Either way, the ongoing royalty checks don’t hurt—“I call it the Chinese food that Billy Madison bought,” Lett said—and being a part of cinematic history isn’t anything to scoff at, either. “I’m a part of arguably one of the best movies, kind of frozen in time there, so that’s cool,” Devitt said. “Looking back, it’s funny to think about.”

Rich Wilkes is still an active screenwriter (he recently wrote the Mötley Crüe biopic The Dirt), but he especially appreciates the ongoing magic of this weird-ass movie he worked on when he was starting out. “Having anyone remember anything that you worked on twenty-five years later is mind blowing,” he said. “Holy shit, I mean gifs and t-shirts and fan art ... popping up a couple decades later, especially for a movie that didn’t exactly destroy at the box office? That’s a badge of honor.”

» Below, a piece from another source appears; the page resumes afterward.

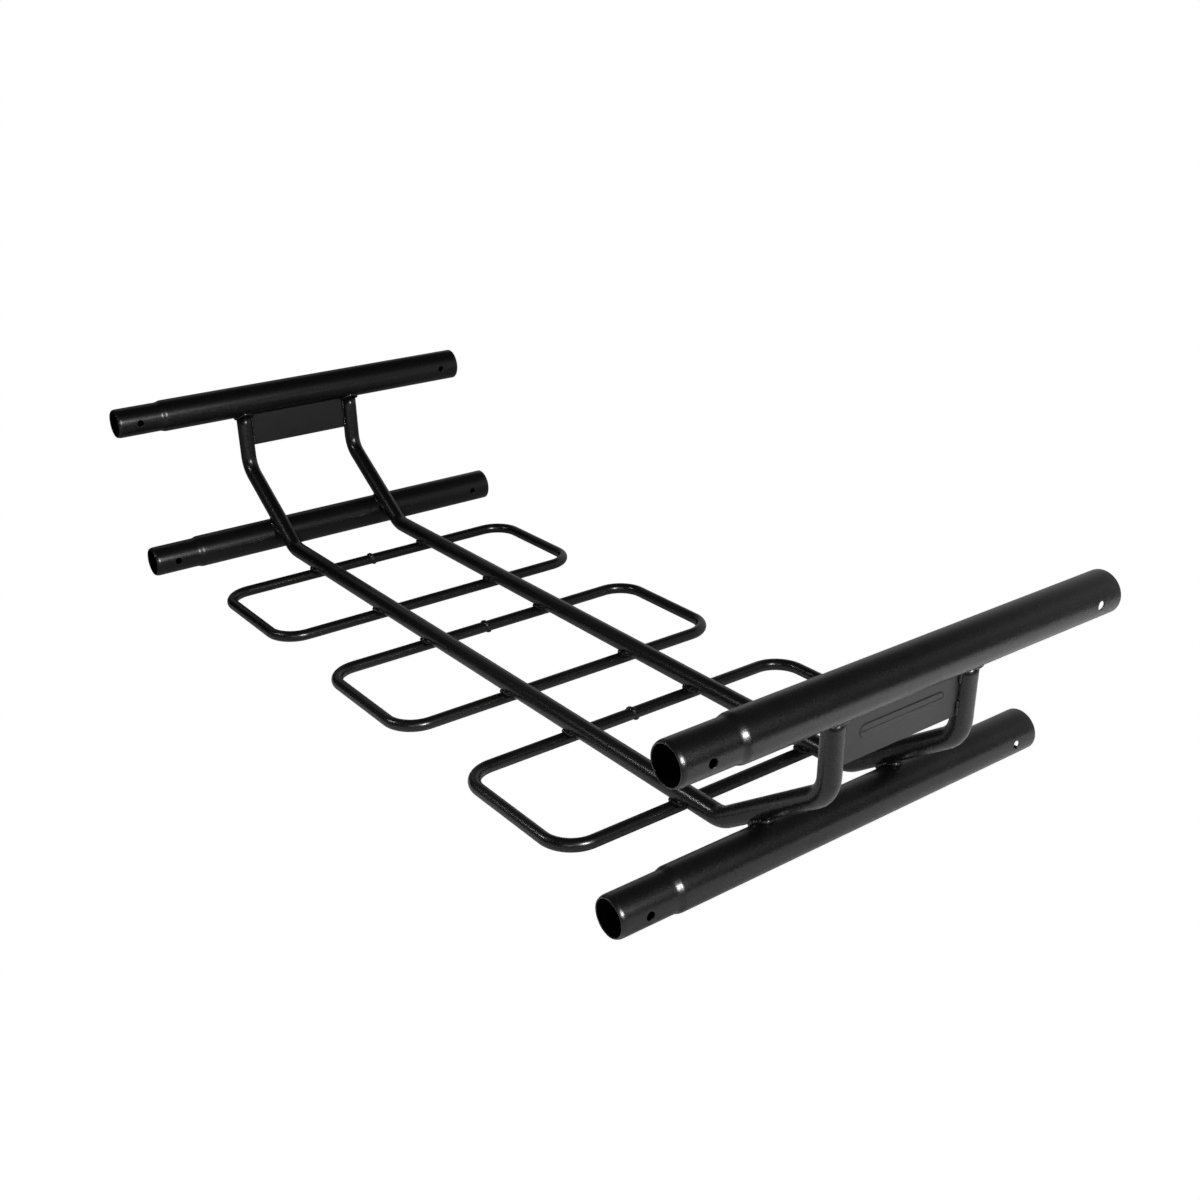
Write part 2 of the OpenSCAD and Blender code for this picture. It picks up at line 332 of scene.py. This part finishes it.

Davis thinks the movie still works because of the way the studio ultimately let the zaniness fly in the final cut—like the decision to have a banana peel on the highway be the cause of the entire O’Doyle family’s death—allowing for a range of jokes that hit at different ages. “It was like, you either got it or you didn’t,” she said. “And as you watched it, you were probably wondering why people laughed at [certain things]. But then you turn 14 and now that’s funny. It plays with every age group.”

“There’s definitely a fondness in my heart for [Sandler],” said Smith. “But I’m not the first person in line [for his new movies]. I’ll get to it when I do.”

Lett, for his part, is even more measured about the movie that changed his life—and mine: “Really, if I had to choose between the two, I’d choose Happy Gilmore every time.”